La scherma va in scena. Ed è uno spettacolo. Arriva a Lecce il corso tenuto dall’attore sciabolatore professionista Massimo Cimaglia, ma tranquilli: lo scontro non sarà all’ultimo sangue
Morire senza farsi male. Potrebbe essere il titolo di un film, o più semplicemente un motto che riassume l’essenza del cinema. Invece non è né l’uno né l’altro, ma qualcosa che richiama entrambi: si tratta infatti del laboratorio di scherma scenica tenuto a Lecce nei giorni 11 e 12 ottobre dall’attore sciabolatore professionista Massimo Cimaglia.
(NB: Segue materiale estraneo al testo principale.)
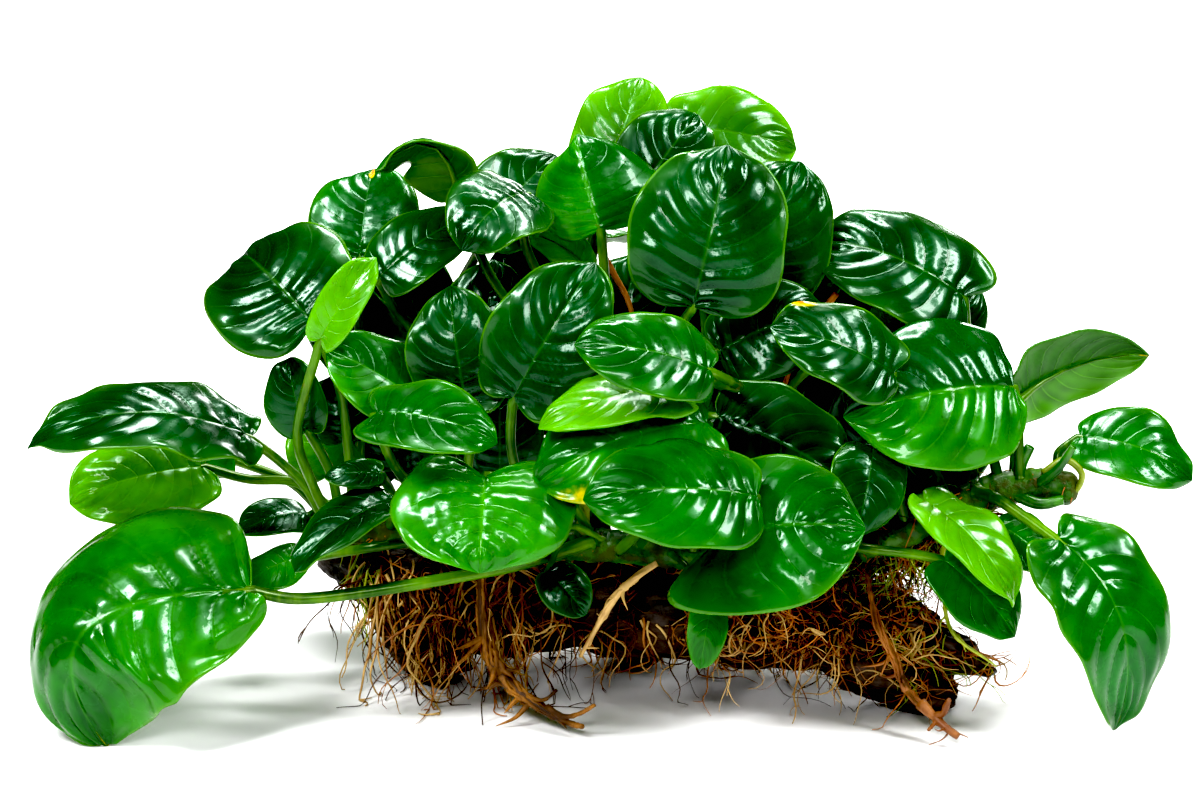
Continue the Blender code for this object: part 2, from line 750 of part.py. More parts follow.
def leans(along, side, normal, count):
    """Give directions in which a petiole can leave its blade, spread round the way back."""
    ways = [-along]
    for index in range(count):
        turn = index * 2.4
        open_angle = math.radians(25 + 100 * index / count)
        spoke = side * math.sin(turn) - normal * math.cos(turn)
        ways.append(spoke * math.sin(open_angle) - along * math.cos(open_angle))
    return ways


def best_course(item, slots, way_count, wanted, others, own, beads, stems):
    """Try many courses from these slots and give the cheapest."""
    base, along, side, normal = item.rib(0.0)
    base = base - along * item.radius * 0.6
    tries = []
    for slot in slots:
        foot, outward = slot[1:]
        if item.joins:
            foot = foot - outward * (item.radius + GAP + 1.0)
        courses = []
        if item.stem:
            via = [place(a, b, depth + item.push * 0.5) for a, b, depth in item.stem]
            courses.append(smooth_path([foot] + via[::-1] + [base], 21))
        else:
            reach = (base - foot).length
            start_pull = foot + (outward + Vector((0, 0, 0.6))).normalized() * reach * 0.3
            for pull in PULLS:
                for way in leans(along, side, normal, way_count):
                    end_pull = base + way * reach * pull
                    courses.append(bezier(foot, start_pull, base, end_pull, ROUTE_SAMPLES))
        for points in courses:
            cost = (slot[1] - wanted).length * 0.3 + near_cost(points, item, beads, stems)
            tries.append((cost, len(tries), slot, points))
    tries.sort()
    best = None
    best_cost = 1e9
    for cost, order, slot, points in tries:
        if cost >= best_cost:
            break
        cost += blade_cost(points, item, others, own, best_cost - cost)
        if cost < best_cost:
            best_cost = cost
            best = (slot, points)
    slot, points = best
    if excess(points, best_cost) > FREE_ENOUGH:
        eased = ease(points, item, others, beads, stems)
        cost = near_cost(eased, item, beads, stems)
        cost += blade_cost(eased, item, others, own, best_cost)
        if cost < best_cost:
            best = (slot, eased)
            best_cost = cost
    return best, excess(best[1], best_cost)


def excess(points, cost):
    """Give how much more a course costs than its length."""
    return cost - sum((b - a).length for a, b in zip(points, points[1:]))


def route_petioles(placed):
    """Lead each petiole from the rhizomes to its blade past everything in its way."""
    slots = foot_slots()
    beads = chain_beads(0.9)
    beads = (np.array([middle for middle, radius in beads]), np.array([r for m, r in beads]))
    stems = Stems()
    taken = []
    courses = {}
    order = sorted(range(len(LEAVES)), key=lambda index: LEAVES[index].turn())
    for index in order:
        item = LEAVES[index]
        others = tree(placed[:index] + placed[index + 1:])
        own = tree([placed[index]])
        wanted = place(item.foot[0], item.foot[1], -14) if item.foot else item.start
        free = [slot for slot in slots if not item.joins or slot[0] == item.joins]
        free = [slot for slot in free if all((slot[1] - other).length > FOOT_SPACING for other in taken)]
        free.sort(key=lambda slot: (slot[1] - wanted).length)
        for slot_count, way_count in (FIRST_TRY, SECOND_TRY):
            best, over = best_course(item, free[:slot_count], way_count, wanted, others, own,
                                     beads, stems)
            if over < FREE_ENOUGH:
                break
        else:
            print("petiole not free:", item.name, round(over))
        slot, points = best
        item.outward = slot[2]
        taken.append(slot[1])
        stems.add(points + straight_runs(points, item.bends), item.radius)
        courses[item.name] = points
    return courses


def few(points, count):
    """Pick evenly spaced points out of many."""
    last = len(points) - 1
    return [points[round(index * last / (count - 1))] for index in range(count)]


def make_object(name, verts, faces, group):
    """Turn a shape in millimetres into an object in metres."""
    mesh = bpy.data.meshes.new(name)
    scaled = [(Vector(point) + FOOTPRINT_SHIFT) * MM for point in verts]
    mesh.from_pydata([tuple(point) for point in scaled], [], faces)
    mesh.validate()
    mesh.update()
    item = bpy.data.objects.new(name, mesh)
    group.objects.link(item)
    return item


def finish(item, colour, roughness):
    """Give an object its material."""
    name = "finish_" + item.name
    material = bpy.data.materials.new(name)
    material.use_nodes = True
    shader = material.node_tree.nodes["Principled BSDF"]
    shader.inputs["Base Color"].default_value = (*colour, 1.0)
    shader.inputs["Roughness"].default_value = roughness
    item.data.materials.clear()
    item.data.materials.append(material)


def lumpy_rings(stations, sides, rough, seed, count):
    """Give uneven rings along stations of (middle, (half depth, half height)), on the floor."""
    middles = [Vector(point) for point, size in stations]
    sizes = [Vector((size[0], size[1], 0)) for point, size in stations]
    middles = smooth_path(middles, count)
    sizes = smooth_path(sizes, count)
    rings = []
    for index, middle in enumerate(middles):
        along = middles[min(index + 1, count - 1)] - middles[max(index - 1, 0)]
        along.normalize()
        side = Vector((0, 0, 1)).cross(along)
        if side.length < 0.3:
            side = Vector((0, 1, 0))
        side.normalize()
        up = along.cross(side).normalized()
        ring = []
        for corner in range(sides):
            turn = math.tau * corner / sides
            wobble = noise.noise(Vector((math.cos(turn), math.sin(turn), 0)) * 1.4
                                 + middle * 0.05 + Vector((0, 0, seed * 7.3)))
            swell = 1 + rough * wobble
            point = middle + side * math.cos(turn) * sizes[index].x * swell
            point = point + up * math.sin(turn) * sizes[index].y * swell
            point.z = max(point.z, 0.0)
            ring.append(point)
        rings.append(ring)
    return rings


def fat_copy(name, rings, cutters, grow):
    """Make a slightly fatter copy of a lofted piece to cut its neighbours with."""
    fat = []
    for ring in rings:
        middle = sum(ring, Vector()) / len(ring)
        fat.append([point + (point - middle).normalized() * grow for point in ring])
    first = sum(fat[0], Vector()) / len(fat[0])
    second = sum(fat[1], Vector()) / len(fat[1])
    fat[0] = [point + (first - second).normalized() * grow for point in fat[0]]
    last = sum(fat[-1], Vector()) / len(fat[-1])
    before = sum(fat[-2], Vector()) / len(fat[-2])
    fat[-1] = [point + (last - before).normalized() * grow for point in fat[-1]]
    verts, faces = loft(fat)
    cutter = make_object("cutter_" + name, verts, faces, cutters)
    cutter.hide_render = True
    cutter.display_type = "WIRE"
    return cutter


def boolean(item, other, operation):
    """Cut or join an object with another and keep the result as its mesh."""
    for solver in ("EXACT", "MANIFOLD"):
        modifier = item.modifiers.new("boolean", "BOOLEAN")
        modifier.operation = operation
        modifier.object = other
        modifier.solver = solver
        deps = bpy.context.evaluated_depsgraph_get()
        mesh = bpy.data.meshes.new_from_object(item.evaluated_get(deps))
        item.modifiers.clear()
        if mesh.polygons:
            item.data = mesh
            break


def largest_body(item):
    """Drop the crumbs that a cut may leave and keep the largest body."""
    shape = bmesh.new()
    shape.from_mesh(item.data)
    bmesh.ops.remove_doubles(shape, verts=shape.verts, dist=0.00002)
    bmesh.ops.dissolve_degenerate(shape, edges=shape.edges, dist=0.00002)
    bodies = []
    seen = set()
    for vert in shape.verts:
        if vert in seen:
            continue
        body = [vert]
        seen.add(vert)
        for near in body:
            for edge in near.link_edges:
                other = edge.other_vert(near)
                if other not in seen:
                    seen.add(other)
                    body.append(other)
        bodies.append(body)
    bodies.sort(key=len, reverse=True)
    crumbs = [vert for body in bodies[1:] for vert in body]
    bmesh.ops.delete(shape, geom=crumbs, context="VERTS")
    shape.to_mesh(item.data)
    shape.free()


# How uneven each kind of piece is, as a share of its thickness
WOOD_ROUGH = 0.22
RHIZOME_ROUGH = 0.12
ROOT_ROUGH = 0.3
MAT_ROUGH = 0.5

BARK = (0.020, 0.012, 0.008)
RHIZOME_GREEN = (0.080, 0.110, 0.020)
ROOT_TAN = (0.250, 0.130, 0.050)


def build_wood(group, cutters):
    """Make the log and its limbs, each limb cut to meet the log."""
    fat = []
    for index, (name, stations) in enumerate(WOOD.items()):
        log = name == "wood_log"
        rings = lumpy_rings(stations, 10 if log else 8, WOOD_ROUGH, index, 9 if log else 5)
        if name in LIMB_ENDS_FLAT:
            for point in rings[-1]:
                point.z = 0.0
        verts, faces = loft(rings)
        item = make_object(name, verts, faces, group)
        for cutter in fat:
            boolean(item, cutter, "DIFFERENCE")
        largest_body(item)
        fat.append(fat_copy(name, rings, cutters, GAP))
        finish(item, BARK, 0.8)
    return fat


def build_rhizomes(group, cutters, wood_cutters):
    """Make the rhizomes, each cut to lie on the wood."""
    made = {}
    fat = []
    for index, (name, (route, radius)) in enumerate(RHIZOMES.items()):
        stations = [(point, (radius, radius)) for point in route]
        rings = lumpy_rings(stations, 8, RHIZOME_ROUGH, 20 + index, 2 * len(route) - 1)
        verts, faces = loft(rings)
        item = make_object(name, verts, faces, group)
        for cutter in wood_cutters:
            boolean(item, cutter, "DIFFERENCE")
        largest_body(item)
        finish(item, RHIZOME_GREEN, 0.6)
        made[name] = item
        fat.append(fat_copy(name, rings, cutters, GAP))
    return made, fat


def build_roots(group, cutters, clear_of):
    """Make the thick roots, cut clear of the wood that they lie against."""
    fat = []
    for index, (name, stations) in enumerate(ROOTS.items()):
        laid = [(place(*point), (radius, radius)) for point, radius in stations]
        rings = lumpy_rings(laid, 6, ROOT_ROUGH, 40 + index, 2 * len(laid) - 1)
        verts, faces = loft(rings)
        item = make_object(name, verts, faces, group)
        for cutter in clear_of:
            boolean(item, cutter, "DIFFERENCE")
        largest_body(item)
        fat.append(fat_copy(name, rings, cutters, GAP))
        finish(item, ROOT_TAN, 0.7)
    return fat


def build_mats(group, clear_of):
    """Make each mat of fine roots as one tufted solid that hugs the wood."""
    for index, (name, stations) in enumerate(MATS.items()):
        rings = lumpy_rings(stations, 6, MAT_ROUGH, 60 + index, len(stations) + 3)
        for row, ring in enumerate(rings):
            lowest = min(ring, key=lambda point: point.z)
            lowest.z -= MAT_TUFTS if row % 2 else 0.0
            for point in ring:
                point.z = max(point.z, FLOOR_CLEAR)
        verts, faces = loft(rings)
        item = make_object(name, verts, faces, group)
        for cutter in clear_of:
            boolean(item, cutter, "DIFFERENCE")
        largest_body(item)
        finish(item, ROOT_TAN, 0.9)


def build_leaves(group, cutters, rhizomes, courses):
    """Make every leaf, and join the small and hidden ones to the rhizome they grow from."""
    for item in LEAVES:
        path = few(courses[item.name], item.bends)
        rings = petiole_rings(item, path) + blade_rings(item, BLADE_THICK)
        verts, faces = loft(rings, item.blade(1.0, 0.0))
        if item.joins:
            graft = make_object(item.name, verts, faces, cutters)
            graft.hide_render = True
            graft.display_type = "WIRE"
            boolean(rhizomes[item.joins], graft, "UNION")
        else:
            made = make_object(item.name, verts, faces, group)
            finish(made, TONES[item.tone], 0.3)


def main():
    for item in list(bpy.data.objects):
        bpy.data.objects.remove(item)
    group = bpy.data.collections.new("anubias_on_wood")
    cutters = bpy.data.collections.new("cutters")
    bpy.context.scene.collection.children.link(group)
    bpy.context.scene.collection.children.link(cutters)
    placed = settle()
    courses = route_petioles(placed)
    wood_cutters = build_wood(group, cutters)
    rhizomes, rhizome_cutters = build_rhizomes(group, cutters, wood_cutters)
    root_cutters = build_roots(group, cutters, wood_cutters + rhizome_cutters)
    build_mats(group, wood_cutters + rhizome_cutters + root_cutters)
    build_leaves(group, cutters, rhizomes, courses)


if __name__ == "__main__":
    main()
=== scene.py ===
"""Anubias growing on driftwood, dressed over its solids: blades, petioles, rhizomes, roots, wood.

The solids give where everything stands. Lengths in the layout are millimetres and a place is
given by how far across and how high it is seen from the front, and by its depth.
"""
import math
import random

import bmesh
import bpy
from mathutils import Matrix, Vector, noise
from mathutils.bvhtree import BVHTree
from mathutils.kdtree import KDTree


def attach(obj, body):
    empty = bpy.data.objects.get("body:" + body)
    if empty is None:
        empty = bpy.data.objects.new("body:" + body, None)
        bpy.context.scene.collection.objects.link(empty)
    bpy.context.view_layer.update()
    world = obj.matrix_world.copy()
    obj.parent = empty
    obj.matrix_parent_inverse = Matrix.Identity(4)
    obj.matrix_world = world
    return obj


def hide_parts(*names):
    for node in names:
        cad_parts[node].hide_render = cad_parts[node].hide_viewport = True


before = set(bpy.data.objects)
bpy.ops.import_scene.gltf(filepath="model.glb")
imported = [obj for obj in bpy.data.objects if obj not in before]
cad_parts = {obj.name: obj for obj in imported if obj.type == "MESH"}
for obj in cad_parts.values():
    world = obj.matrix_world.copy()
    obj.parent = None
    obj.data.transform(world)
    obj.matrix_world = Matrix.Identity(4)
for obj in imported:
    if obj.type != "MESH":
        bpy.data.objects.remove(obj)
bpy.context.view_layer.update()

bl_info = {
    "name": "Anubias on Driftwood",
    "version": (1, 0, 0),
    "blender": (4, 5, 0),
    "location": "View3D > Sidebar > Anubias",
    "description": "Wet leaves, rhizomes, roots and driftwood of one aquarium plant",
    "category": "Add Mesh",
}

MM = 0.001

# The view that the layout is drawn in
VIEW_TILT = math.radians(15)
VIEW_DISTANCE = 1100.0
VIEW_HEIGHT = 88.0

# Moves the finished plant so that the middle of its box stands over the origin
FOOTPRINT_SHIFT = Vector((-4.2, 1.0, 0.0))

BLADE_THICK = 0.55
FLOOR_CLEAR = 0.0007
PETIOLE = 1.5
MOST_PUSH = 60


def place(across, up, depth):
    """Give the point that is seen at (across, up) and lies at this depth."""
    sin_tilt = math.sin(VIEW_TILT)
    cos_tilt = math.cos(VIEW_TILT)
    height = up * (VIEW_DISTANCE + depth * cos_tilt) - VIEW_DISTANCE * depth * sin_tilt
    height /= VIEW_DISTANCE * cos_tilt + up * sin_tilt
    reach = 1 + (depth * cos_tilt - height * sin_tilt) / VIEW_DISTANCE
    return Vector((across * reach, depth, height + VIEW_HEIGHT))


def facing(azimuth, elevation):
    """Give the direction at this azimuth (0 to the viewer, 90 to the right) and elevation."""
    azimuth = math.radians(azimuth)
    elevation = math.radians(elevation)
    flat = math.cos(elevation)
    return Vector((math.sin(azimuth) * flat, -math.cos(azimuth) * flat, math.sin(elevation)))


# The form that all blades share: where they are widest, the notch between the lobes, and waves
WIDEST = 0.38
NOTCH = 0.9
BASE_ROUND = 0.85
WAVES = 9.0
WAVE_OFFSET = 2.0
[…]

Il corso, che rappresenta una novità assoluta in Puglia, intende dare una dimostrazione delle molteplici applicazioni della scherma alle varie discipline artistiche (teatro e recitazione in particolare) e illustrare una serie di tecniche indispensabili per potenziare concentrazione e coordinazione.
Il laboratorio, dedicato non solo ad attori e ballerini, ma a tutti quelli che sono curiosi di avvicinarsi a un’attività poliedrica e stimolante, partirà dall’illustrazione delle regole, cui seguiranno le esercitazioni, che vedranno impegnati direttamente i corsisti, protagonisti di un vero e proprio duello.
Cimaglia, che ha partecipato a importanti produzioni teatrali e televisive, è Maestro d’Armi per il Teatro e il Cinema, ed è membro della Commissione Scherma storica e di scena della Federazione Italiana Scherma. L’artista ha ormai un’esperienza consolidata nell’organizzazione di corsi che coniugano scherma e discipline artistiche privilegiando l’aspetto della cosiddetta “messa in scena”.
Ma com’è nata la scherma scenica? Le sue origini sono indubbiamente suggestive. Il “debutto” in Italia si deve a Enzo Musumeci Greco (1911-1994, padre di Renzo, Maestro d’Armi; il “salto di qualità” a disciplina autonoma si ebbe alla fine degli anni Trenta, quando il genere cinematografico prevalente divenne quello epico, che vide impegnati divi come Blasetti, Cervi e Nazzari.
A quel punto la figura del Maestro d’Armi proveniente dalla scherma sportiva assunse un ruolo centrale, in quanto in grado di esaltare e spettacolarizzare quanto accadeva durante le gare, in modo che fosse “fruibile” al grande pubblico. Prese avvio così lo studio delle tecniche di duello, allo scopo di adattarle al contesto cinematografico per renderle avvincenti e, allo stesso tempo, verosimili. Come si legge nel sito di Renzo Musumeci Greco infatti, «i veri duelli, spesso all’ ultimo sangue, tutto erano tranne che cavallereschi. Bastava colpire l’avversario agli occhi o in un punto vitale per annientarlo, ma nello spettacolo tutto ciò non era possibile in quanto era più importante evidenziare senso dell’onore e un codice cavalleresco. Ed è ciò che si insegna attualmente. Quindi, non solo una tecnica di base indispensabile per l’incolumità, ma anche una serie di atteggiamenti utili ad interpretare qualsiasi personaggio, dal guascone al pavido, all’aggressivo, al traditore, all’eroe, al paladino degli oppressi». Insomma, si arriva alla «integrazione tra un atleta in grado di lanciarsi per le scale, saltare sui tavoli, aggrapparsi ai lampadari, e un attore capace di trasmettere con l’espressività del viso e del corpo il messaggio che il suo personaggio vuole trasmettere; tali capacità esaltate dalla scherma, saranno una chance per tutta la carriera artistica dell’attore».
Nasce così una sorta di regia nella regia che mescola i ruoli e moltiplica le abilità, ribaltando concetti e definizioni convenzionali di sport e spettacolo, riconducendoli alla matrice comune: la dimensione ludica, ingrediente fondamentale di qualsiasi attività umana.